By saying this, however, please note I am not saying that higher speeds are not a contributing factor to worse accidents. I am also not saying that there should be no speed limits on U.S. highways. I am simply saying that U.S. authorities are causing major problems because they are contradicting themselves, oversimpifying the issue, and encouraging worsened traffic congestion by en/forcing everybody to drive slower because of lower highway speed limits. The focus on speed has been all wrong for too long! And the problem has gotten worse as populations have increased!
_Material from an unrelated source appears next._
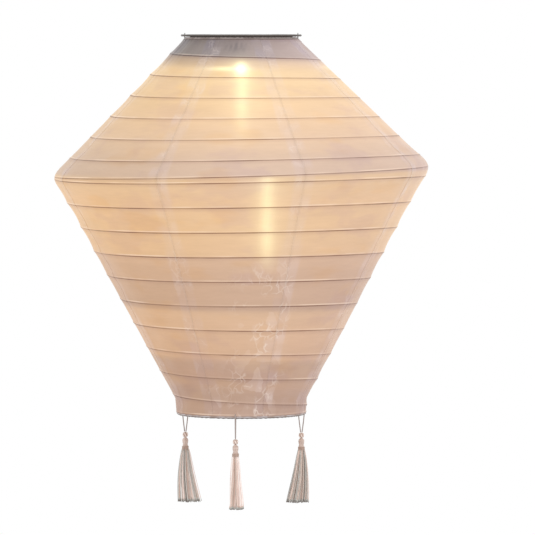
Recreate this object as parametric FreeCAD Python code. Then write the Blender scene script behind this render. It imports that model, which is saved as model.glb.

Rather than saying this ticket issuing sends the wrong message, how about looking at this using the Europeans’ model, which would argue that this woman’s actions were reckless and inconsiderate to all the other drivers on the road. And, if she wanted to drive slower to feel safer, she should just keep to the right. The solution to this problem is higher quality, continued driver training and enforcing the law that “slower traffic keep right” on our highways instead of issuing tickets to and demonizing those who are just trying to expediently get from Point A to Point B.
By the way, I am a Premium AAA member, I maintain a blog that discusses these and similar issues, and I passionately advocate for expedient travel that gets everyone from Point A to Point B SAFELY.
Nneka Jenkins (trafficfrustrationblog.com)
As of the writing of this blogpost, Mr. Townsend has not responded to this letter.